>> begin
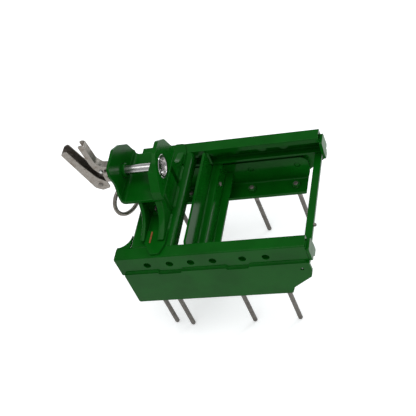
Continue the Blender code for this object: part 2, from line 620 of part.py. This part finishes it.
tidy(coil)
node("trigger_spring", coil, SPRING, pivot=AX)

# ---- latch keeper behind the thin ear, under the short grip's nose --------------------
back = OUTER - GAP
keeper = slab([rounded([(back, PIN_HEIGHT + 22), (back, PIN_HEIGHT + 26.4),
                        (back - 13, PIN_HEIGHT + 26.4), (back - 13, PIN_HEIGHT + 22)],
                       [0, 0, 2, 1], 3)], "XZ", -17, 17)
node("latch_keeper", keeper, GREEN_CAST)

# ---- drop ring hanging from its lug -----------------------------------------------------------------------------
RING_TOP = (OUTER - 34.5, 0.0, 304.0)
TURN = math.radians(60)
along = Vector((math.cos(TURN), math.sin(TURN), 0))
across = Vector((-math.sin(TURN), math.cos(TURN), 0))
bpy.ops.mesh.primitive_torus_add(
    major_segments=40, minor_segments=10, major_radius=RING_RADIUS * MM,
    minor_radius=RING_ROD / 2 * MM)
ring = bpy.context.active_object
ring_mesh = ring.data.copy()
bpy.data.objects.remove(ring, do_unlink=True)
stand = across.to_track_quat("Z", "Y").to_matrix().to_4x4()
hang = Vector((RING_TOP[0], RING_TOP[1], RING_TOP[2] - RING_RADIUS))
ring_mesh.transform(Matrix.Translation(hang * MM) @ stand)
node("drop_ring", ring_mesh, ZINC, pivot=RING_TOP)

HOLE_UP = 1.2
lug = slab([rounded([(-17, -15), (-17, 16), (20, 55), (60, 55), (60, 12), (14, -16)],
                    [15, 12, 10, 0, 0, 16], 5),
            circle(0, HOLE_UP, RING_ROD / 2 + HOLE_UP + 0.6, 20)], "XZ", -4, 4)
lug.transform(Matrix.Translation(Vector(RING_TOP) * MM) @ Matrix.Rotation(TURN - math.pi / 2, 4, "Z"))
wall = slab([[(back, -200), (back + 90, -200), (back + 90, 200), (back, 200)]], "XY", 250, 400)
node("ring_lug", combine(lug, [wall], "DIFFERENCE"), GREEN_CAST)
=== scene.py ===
# %% [markdown]
# # A quick coupler in green enamel and bare steel
# The coupler is a welded frame: two channel rails on bolted brackets, cross members between
# them, and at one end a clevis whose steel pin is pulled out by a pair of grips. The packed
# CAD model already has every plate and pin in its place, so this lesson gives each one its
# finish, adds the welds and fillets that join them, and lights it all in a plain studio.

# %% Load the packed frame
import json
import math

import bmesh
import bpy
import numpy as np
from mathutils import Matrix, Vector


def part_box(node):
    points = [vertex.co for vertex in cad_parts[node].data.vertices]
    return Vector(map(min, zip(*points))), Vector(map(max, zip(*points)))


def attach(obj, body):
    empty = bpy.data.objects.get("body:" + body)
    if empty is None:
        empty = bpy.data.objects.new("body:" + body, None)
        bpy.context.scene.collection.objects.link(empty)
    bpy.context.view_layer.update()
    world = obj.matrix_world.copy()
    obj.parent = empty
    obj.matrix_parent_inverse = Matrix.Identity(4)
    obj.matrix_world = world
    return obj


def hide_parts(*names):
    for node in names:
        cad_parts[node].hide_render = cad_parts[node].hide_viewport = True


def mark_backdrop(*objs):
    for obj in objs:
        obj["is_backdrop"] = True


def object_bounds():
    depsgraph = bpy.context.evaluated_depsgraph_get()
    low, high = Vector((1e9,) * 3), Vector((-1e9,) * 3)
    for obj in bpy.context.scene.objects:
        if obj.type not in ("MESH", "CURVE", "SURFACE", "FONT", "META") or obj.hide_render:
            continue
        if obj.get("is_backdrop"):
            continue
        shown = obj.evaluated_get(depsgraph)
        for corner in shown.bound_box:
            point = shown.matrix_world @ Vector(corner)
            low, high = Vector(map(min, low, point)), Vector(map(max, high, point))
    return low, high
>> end
# Aim:
Transcribe the lines above from the one with "HOLE_UP = 1.2" through the one with "low, high = Vector((1e9,)". Include both ends and leave out every other line.

# Complete output:
HOLE_UP = 1.2
lug = slab([rounded([(-17, -15), (-17, 16), (20, 55), (60, 55), (60, 12), (14, -16)],
                    [15, 12, 10, 0, 0, 16], 5),
            circle(0, HOLE_UP, RING_ROD / 2 + HOLE_UP + 0.6, 20)], "XZ", -4, 4)
lug.transform(Matrix.Translation(Vector(RING_TOP) * MM) @ Matrix.Rotation(TURN - math.pi / 2, 4, "Z"))
wall = slab([[(back, -200), (back + 90, -200), (back + 90, 200), (back, 200)]], "XY", 250, 400)
node("ring_lug", combine(lug, [wall], "DIFFERENCE"), GREEN_CAST)
=== scene.py ===
# %% [markdown]
# # A quick coupler in green enamel and bare steel
# The coupler is a welded frame: two channel rails on bolted brackets, cross members between
# them, and at one end a clevis whose steel pin is pulled out by a pair of grips. The packed
# CAD model already has every plate and pin in its place, so this lesson gives each one its
# finish, adds the welds and fillets that join them, and lights it all in a plain studio.

# %% Load the packed frame
import json
import math

import bmesh
import bpy
import numpy as np
from mathutils import Matrix, Vector


def part_box(node):
    points = [vertex.co for vertex in cad_parts[node].data.vertices]
    return Vector(map(min, zip(*points))), Vector(map(max, zip(*points)))


def attach(obj, body):
    empty = bpy.data.objects.get("body:" + body)
    if empty is None:
        empty = bpy.data.objects.new("body:" + body, None)
        bpy.context.scene.collection.objects.link(empty)
    bpy.context.view_layer.update()
    world = obj.matrix_world.copy()
    obj.parent = empty
    obj.matrix_parent_inverse = Matrix.Identity(4)
    obj.matrix_world = world
    return obj


def hide_parts(*names):
    for node in names:
        cad_parts[node].hide_render = cad_parts[node].hide_viewport = True


def mark_backdrop(*objs):
    for obj in objs:
        obj["is_backdrop"] = True


def object_bounds():
    depsgraph = bpy.context.evaluated_depsgraph_get()
    low, high = Vector((1e9,) * 3), Vector((-1e9,) * 3)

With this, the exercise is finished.